In Toronto, Rita has blue eyes just like her biological father and her presence casts a shadow over the family as she is a constant reminder of Cristina's affair. Vittorio becomes her protector as she is neglected and abused by Mario. Rita is close to her classmate Elena Amherst, whose WASP family eventually adopts her. Like Cristina, Rita is never mentioned in the Innocente household again.

Years later, Vittorio, who now goes by "Victor" has a strained relationship with his father and lives in one of the Canadian territories with his girlfriend, Kate Townsend. He works as a teacher and continues to face discrimination for his Italian heritage.

Mario finds Bok's love letters to Cristina which Teresa had kept hidden from him. After angrily confronting his sister, Mario leaves to find and kill Rita. Unable to do it, he asks Rita to forgive him and ends up committing suicide in her driveway instead.

Part 2

Vittorio returns to the family tomato farm for Mario's funeral and reconnects with Rita there. She has grown to be a passionate, yet troubled young woman, much like Cristina. In his will, Mario leaves everything to Vittorio, which causes tension between him and Alfredo. Surprisingly, there are instructions for Vittorio to take care of Rita as well.

Vittorio and Rita become unnaturally close and Vittorio begins to get jealous when she flirts with other men. At the same time, Rita confides to Teresa that she has always wanted to know her father. Teresa lies that she does not know who he is. Moved by Rita's confession, Teresa gets in contact with Bok who reveals his side of the affair with Cristina. Teresa leaves abruptly when she discovers Bok had painted her after she was raped by soldiers years ago.

Rita meets with her father, but the meeting does not go well. Upset and confused, Rita returns home and sleeps with Vittorio. This results in Vittorio having a breakdown and he is comforted by Teresa. Teresa later tells Vittorio that Rita has patched things up with Bok and will be going on a trip to Abruzzo with his family. This angers Vittorio and he accuses Teresa of having an affair with Bok after he sees the painting of her. In tears, she reveals the truth about her rape.

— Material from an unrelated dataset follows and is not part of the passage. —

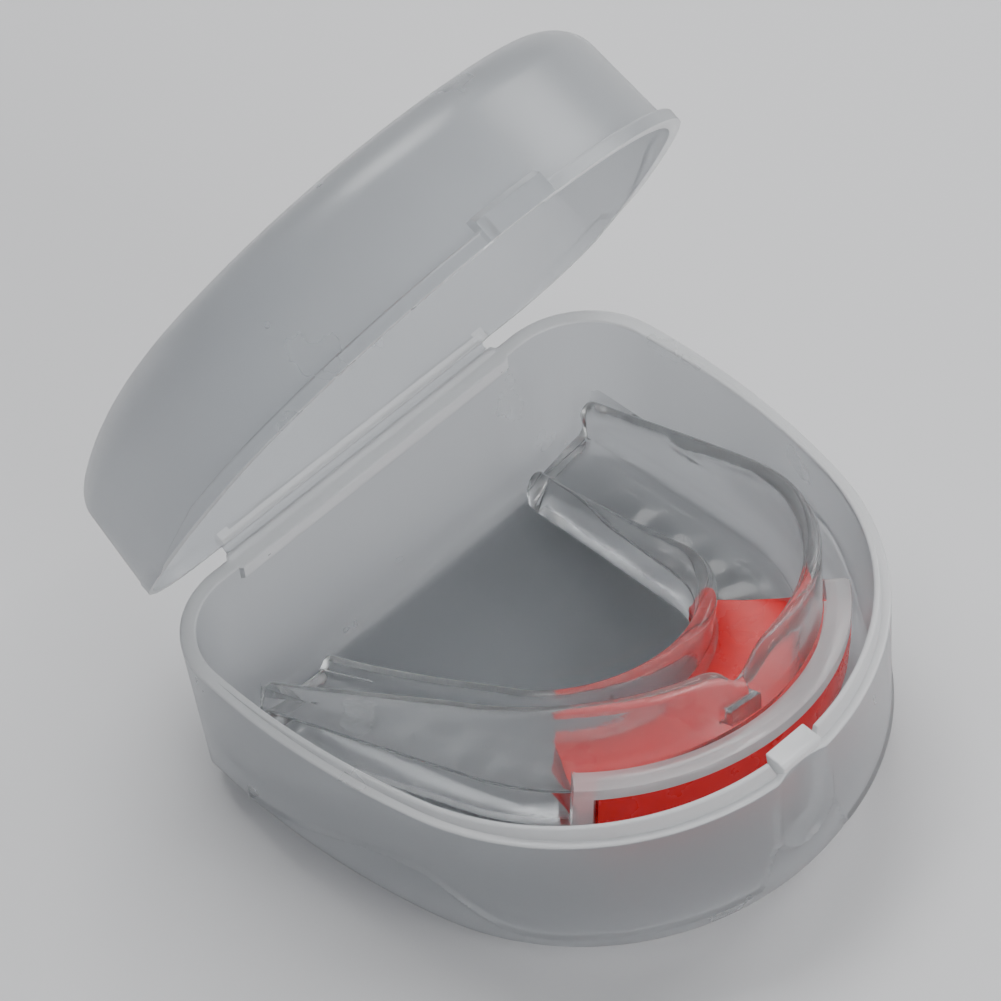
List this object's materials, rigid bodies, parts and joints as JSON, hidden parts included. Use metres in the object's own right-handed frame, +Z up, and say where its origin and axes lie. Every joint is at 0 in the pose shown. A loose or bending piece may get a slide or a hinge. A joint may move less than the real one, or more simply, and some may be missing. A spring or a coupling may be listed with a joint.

Vittorio follows Rita to Val di Sole and is openly hostile towards Bok. While rediscovering his old family home, he runs into a grown up Fabrizio. He grows increasingly obsessed with Rita, who brushes off their sexual encounter. At this point, Vittorio is ready to kill Bok, whom he blames for his parents' deaths. Teresa tells him to let go of the past and reveals that she is his biological mother. This also means that he and Rita are not half-siblings like they had been led to believe all of their lives. Angered, Vittorio drives away and ends up critically injured in an accident. He wakes up in the hospital and accepts Teresa as his mother.

In the epilogue, Teresa narrates that after Mario found out about her out-of-wedlock pregnancy, he and Cristina had raised Vittorio as their own. The family, including Rita, are seen eating around the dinner table. Vittorio has a son named Mario (after his late adoptive father and maternal uncle), and he has married Kate who is heavily pregnant with their second child. Vittorio and Alfredo are running the family business Innocente and Sons, as Teresa reads the story of Saint Rita to Vittorio's son.

==Cast==
- Sophia Loren as Teresa Innocente
- Fab Filippo as Vittorio Innocente
- Jessica Paré as Rita Amherst
- Sabrina Ferilli as Cristina Innocente
- Kris Kristofferson as Matthew Bok
- Nick Mancuso as Mario Innocente
- Michael A. Miranda as Alfredo Innocente
- Jennie Raymond as Kate Townsend
- Kate Trotter as Mrs. Amherst
- Stephanie Mills as Elena Amherst
- Bruce Gooch as Reverend Amherst
- Flavio Pacilli as Young Vittorio
- Joseph Marrese as Teen Vittorio
- Massimo De Santis as older Fabrizio
- Robert Dawson as Dr. Bentley, ship doctor
- Valeria Benedetti Michelangeli as unnamed ship nurse

==Reception==
The Lives of the Saints received mostly mixed reviews from critics It holds a 42% "Fresh" rating on the review aggregate website Rotten Tomatoes. The film won a DGC Craft Award for an Outstanding Achievement in Direction - Television Movie/Mini-Series.